Da will ich nur ein paar Spagetthi essen, fragt mich die Bedienung: »Geht’s Ihnen nicht gut?« Eigentlich schon, aber jetzt, wo mich die Frau fragt, geht’s mir auf jeden Fall schon mal ziemlich schlecht.

Irgendwie glaube ich mich rechtfertigen zu müssen: »Naja, vielleicht bin ich von gestern ein bisschen angeschlagen, aber mein Gott, sieht man mir das so an?«

»Manche sind eben so sensibel und gucken ihre Gäste an, die anderen interessiert das eben nicht, wie es den Gästen geht«, sagt sie.

Ich finde, Bedienungen müssen so sensibel auch wieder nicht sein, und deshalb flüchte ich in die »Milchbar«, denn hier ist man vor sensiblen Bedienungen sicher. Hier wüsste nicht mal jemand, wie man sensibel buchstabiert.

Die »Milchbar« in der Manteuffelstraße ist ein dunkler Punkschuppen, den man hinter dem harmlosen Namen nicht unbedingt vermuten würde, und in dem Herta ein unerbittliches Regiment führt, ein hartgesottener BVB-Fan, den man hinter diesem alles andere als harmlosen Namen nicht unbedingt vermuten würde. Sie könnte in einem Film von Sergio Leone mitspielen, mit Haaren auf den Zähnen, schwerst gepierct, wahrscheinlich mit BVB-Ringen, mit BVB-T-Shirt und wildem Blick, der einem den Angstschweiß auf die Stirn treibt, wenn man etwas anderes als Bier bestellen möchte, weshalb man sich lieber gut mit ihr stellt.

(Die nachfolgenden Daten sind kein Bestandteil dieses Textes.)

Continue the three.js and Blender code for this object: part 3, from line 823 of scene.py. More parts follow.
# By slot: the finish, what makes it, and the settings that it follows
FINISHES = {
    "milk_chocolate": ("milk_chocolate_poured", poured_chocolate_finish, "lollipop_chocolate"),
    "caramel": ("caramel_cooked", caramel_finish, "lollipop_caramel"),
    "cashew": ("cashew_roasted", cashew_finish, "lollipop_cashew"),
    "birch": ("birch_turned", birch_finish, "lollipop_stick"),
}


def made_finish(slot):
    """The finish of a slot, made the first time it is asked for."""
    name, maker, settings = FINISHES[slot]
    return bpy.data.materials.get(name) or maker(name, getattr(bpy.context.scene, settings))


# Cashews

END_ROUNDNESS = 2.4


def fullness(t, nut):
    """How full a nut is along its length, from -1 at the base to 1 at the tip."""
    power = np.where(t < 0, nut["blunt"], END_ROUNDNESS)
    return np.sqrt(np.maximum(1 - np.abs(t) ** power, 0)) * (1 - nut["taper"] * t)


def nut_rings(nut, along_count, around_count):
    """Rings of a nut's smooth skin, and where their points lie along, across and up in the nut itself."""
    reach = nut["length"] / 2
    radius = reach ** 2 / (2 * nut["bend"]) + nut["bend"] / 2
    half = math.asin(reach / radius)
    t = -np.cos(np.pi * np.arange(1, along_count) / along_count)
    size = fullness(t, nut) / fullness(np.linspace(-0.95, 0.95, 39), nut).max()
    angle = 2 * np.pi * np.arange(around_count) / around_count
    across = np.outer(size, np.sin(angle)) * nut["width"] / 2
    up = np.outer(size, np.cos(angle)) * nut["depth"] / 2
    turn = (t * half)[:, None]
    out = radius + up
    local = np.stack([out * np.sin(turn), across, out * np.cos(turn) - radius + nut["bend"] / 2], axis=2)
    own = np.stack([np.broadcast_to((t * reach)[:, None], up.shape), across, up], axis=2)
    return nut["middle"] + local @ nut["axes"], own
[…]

Hier gibt es die Spiele des BVB in voller Länge zu sehen. Und deshalb muss ich aus Gründen der Leidenschaft für den Ballspielverein Borussia dort hin, obwohl es eine blöde Gewohnheit ist, bei strahlendem Sonnenschein auf eine Leinwand zu starren, auf der die Kugel nur manchmal als weißer Punkt aufblitzt, wo man sie nicht vermutet hatte, und auch die Spieler irgendwie undeutlich durch die Gegend laufen.

Dumpfes »Sieg«-Gegröle und Fahnenschwenken ist verboten, und das kann Herta gar nicht hoch genug angerechnet werden. Sonst aber ist alles erlaubt. Jedenfalls fast. Die Einrichtung sollte man nicht auseinandernehmen, aber da müsste man sich viel Mühe geben, denn sie ist sehr stabil und festgeschraubt.

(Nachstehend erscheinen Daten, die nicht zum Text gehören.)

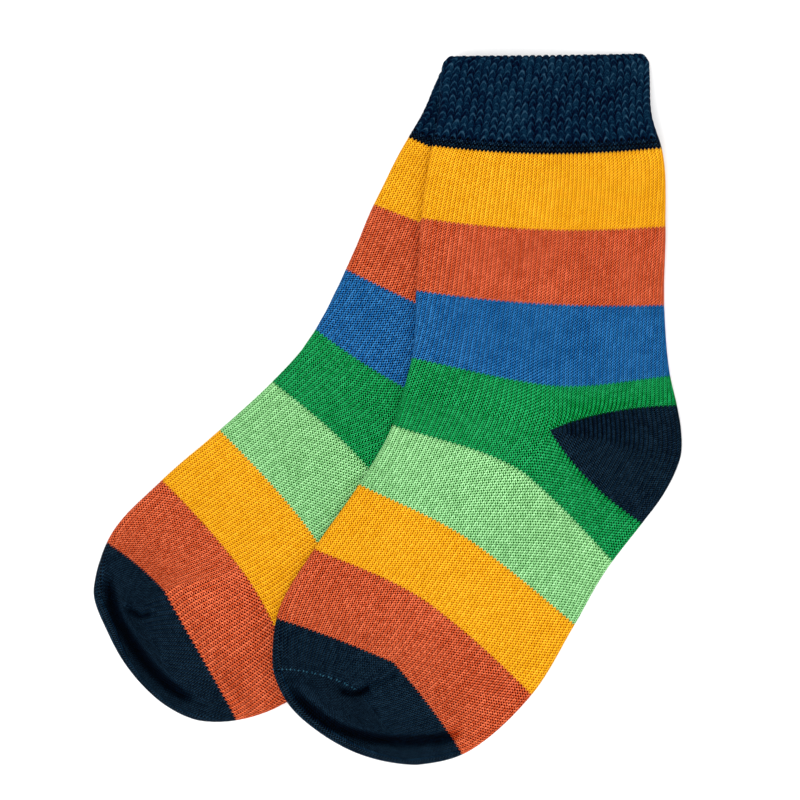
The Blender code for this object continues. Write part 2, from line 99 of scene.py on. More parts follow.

In der »Milchbar« herrscht eine verlässliche Redundanz. »Schiri, was pfeifst du!«, brüllt alle fünfzehn Sekunden eine Stimme mit türkischem Akzent. Das klingt wie ein Rap-Song, ist aber nur das Mantra einer Gruppe türkischer Jugendlicher, die offenbar Mitte der Neunziger, also in der großen Zeit des BVB, sozialisiert wurde und nicht richtig loslassen kann.

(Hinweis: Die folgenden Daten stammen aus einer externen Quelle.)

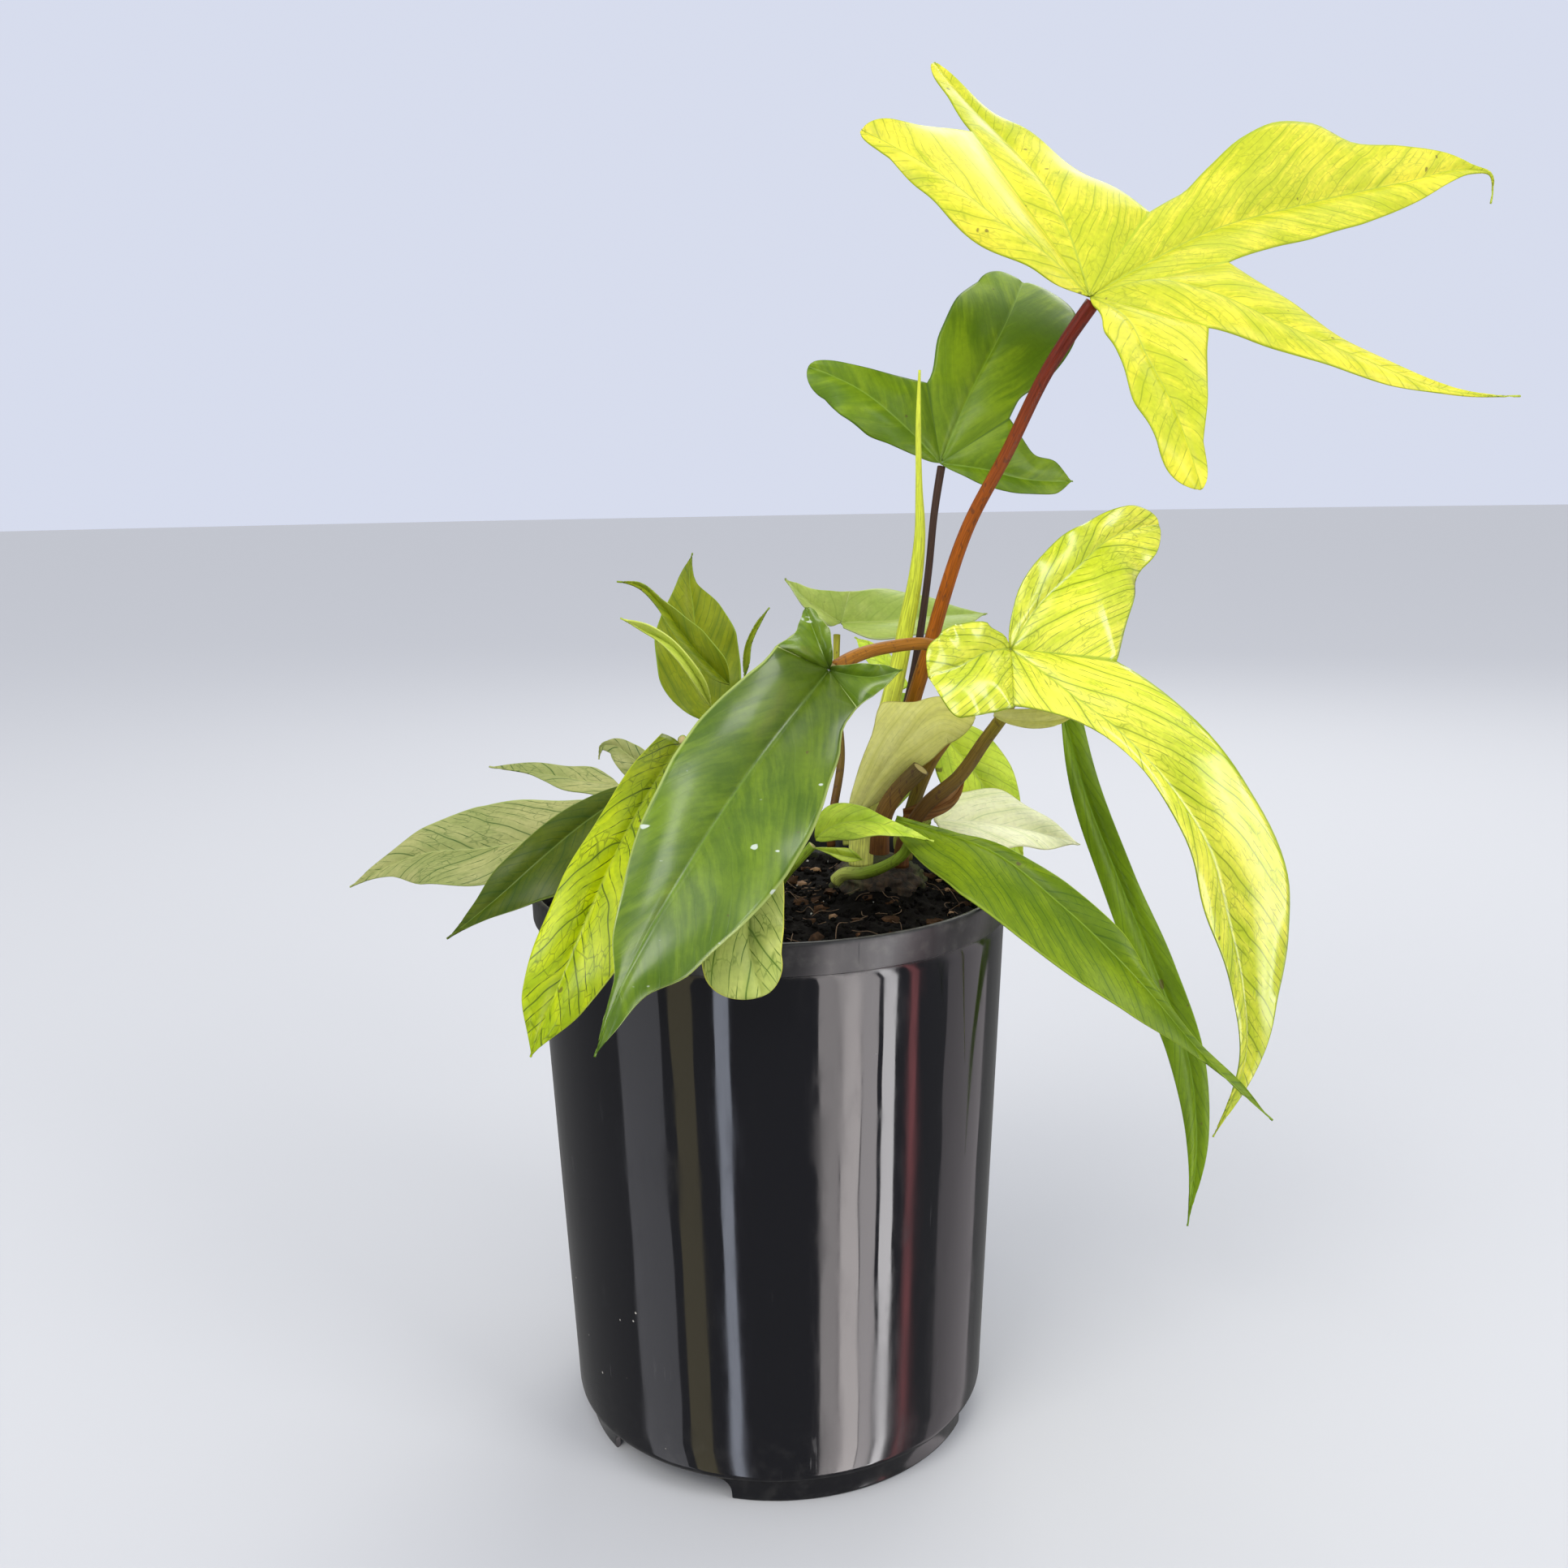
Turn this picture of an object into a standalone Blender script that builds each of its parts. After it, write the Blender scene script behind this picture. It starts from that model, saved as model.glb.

Direkt vor der Leinwand sitzt ein großer und kurzsichtiger Drei-Zentner-Mann und vertilgt bis zum Abpfiff immer genau sechs Weizen, ohne einen Ton von sich zu geben. Der Mann neben mir hat das Gegentor mal wieder schon vorher kommen sehen. Das tut er immer. Auch darauf ist hundertprozentig Verlass.

»Trink dein Bier und halt die Fresse«, tönt es von hinter dem Tresen nach vor dem Tresen. Da sitze ich, aber ich bin nicht gemeint, und wenn ich gemeint wäre, hier ist der richtige Ort für ein Desensibilisierungsprogramm.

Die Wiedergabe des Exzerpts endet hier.